Tandis que les Allemands s’étaient contentés de préparer de loin la mise en valeur économique de la contrée et projetaient même d’y puiser de nombreux ouvriers pour les plantations voisines de l’Océan Indien, les Belges ont accompli, sans tarder, des merveilles en faveur du développement de l’industrie et du commerce. Les routes se sont multipliées, facilitant les communications dans un pays coupé de hautes montagnes, sillonné de fleuves. A la suite de savantes prospections, les richesses du sous-sol sont exploitées activement grâce à des compagnies minières armées d’un puissant matériel. Les indigènes se livrent à des cultures rémunératrices, celle du caféier, du quinquina, du pyrèthre et du coton, puis tirent des bas-fonds, jadis fiefs des « nobles troupeaux », d’abondantes récoltes, même pendant les périodes prolongées de sécheresse. Quant à l’hygiène, apparue avec l’aisance, elle reçoit un appoint considérable des médecins blancs et des écoles professionnelles. Ainsi, à très vive allure, le pays s’éloigne des pauvres conceptions d’autrefois et s’élance sur la voie du progrès matériel, intellectuel et moral. La Belgique peut, à juste titre, s’enorgueillir de l’aide intelligente apportée à ses protégés du Ruanda.

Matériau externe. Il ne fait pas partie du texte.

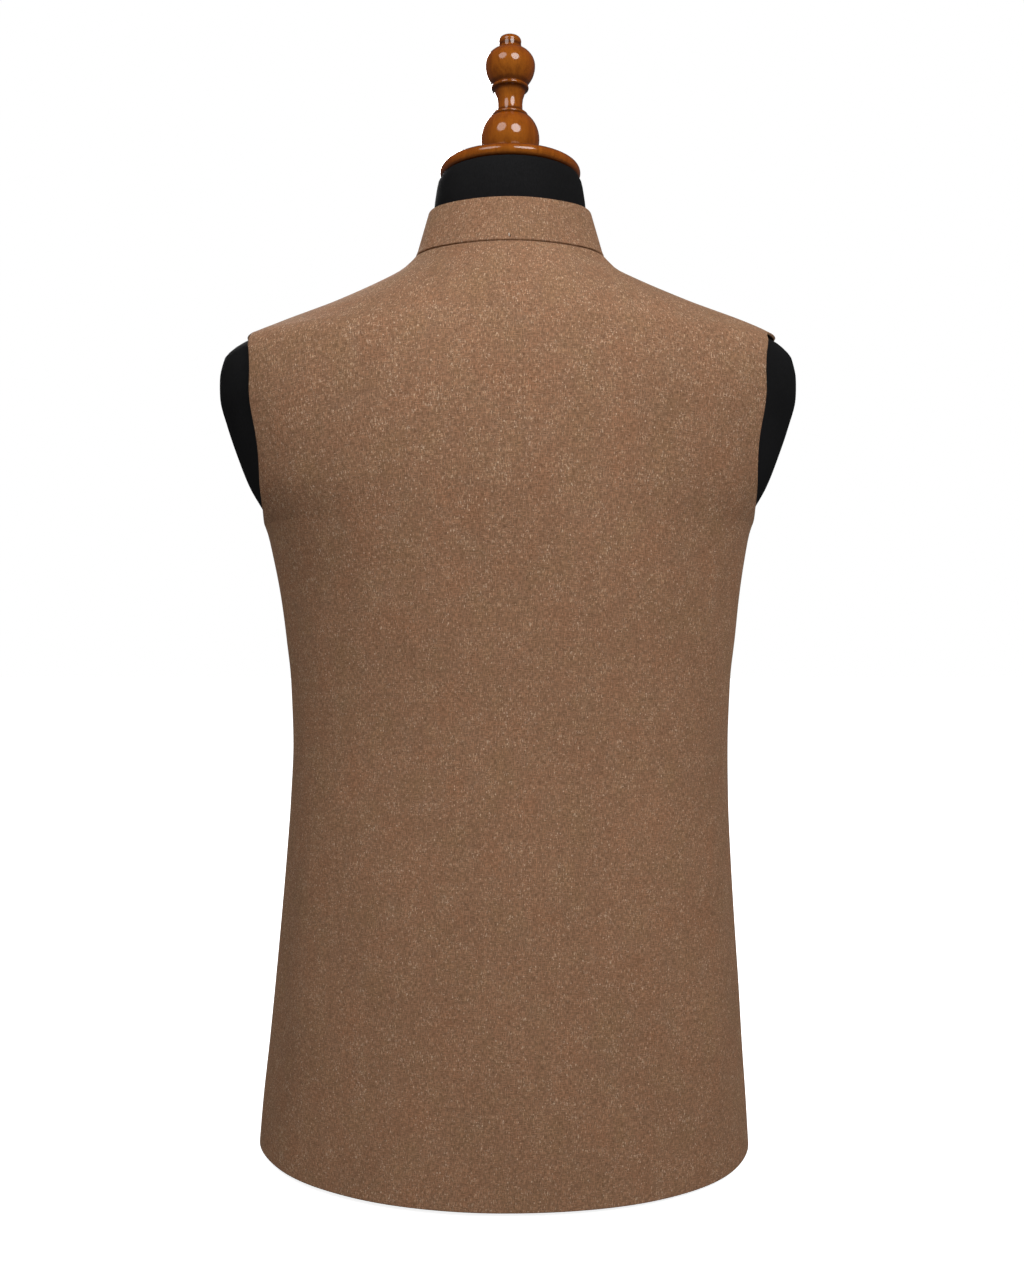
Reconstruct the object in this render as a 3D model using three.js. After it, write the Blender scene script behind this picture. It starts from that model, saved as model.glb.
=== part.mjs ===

A la date du 12 novembre 1931, le Ruanda enregistra un événement de première importance pour ses destinées. C’est alors que Musinga, encroûté dans des méthodes désuètes, opposé sournoisement et même ouvertement à l’entrée de son pays dans les voies nouvelles, et dans sa vie privée, scandale vivant, reçut cette terrifiante communication : « Destitué de sa charge pour incapacité irréductible, in doit remettre le pouvoir à son fils Rudahigwa.» Deux jours après, le potentat déchu s’éloignait de Nyanza, sa capitale, théâtre de tant de crimes, pour s’établir sur les bords du Kivu, et le 16, le Gouverneur Général donnait au nouveau mwami l’investiture de la dignité royale, aux acclamations de son peuple. Catéchumène convaincu, compréhensif au plus haut degré, rallié sans réticence à la civilisation européenne et chrétienne, au progrès sous toutes ses formes, le jeune maître du Ruanda travaille depuis 12 ans, la main dans la main avec le Gouverneur belge, pour le plus grand avantage de ses sujets. En 1942, Sa Majesté Mutara Rudahigwa a épousé une néophyte de la province de Ndorwa ; la cérémonie religieuse s’est déroulée en grande pompe à Kabgayé et les réjouissances indigènes à Shogwe, au palais de la reine-mère. Plus de cinquante Européens étaient invités, sans parler des missionnaires et, en premier lieu, du Vicaire Apostolique, Mgr Classe. Au soir de ce grand jour, un des témoins s’approcha du roi et le félicita de la belle organisation qui avait présidé à cette cérémonie : « On fera encore beaucoup mieux le jour de mon baptême », répond le monarque rêveur.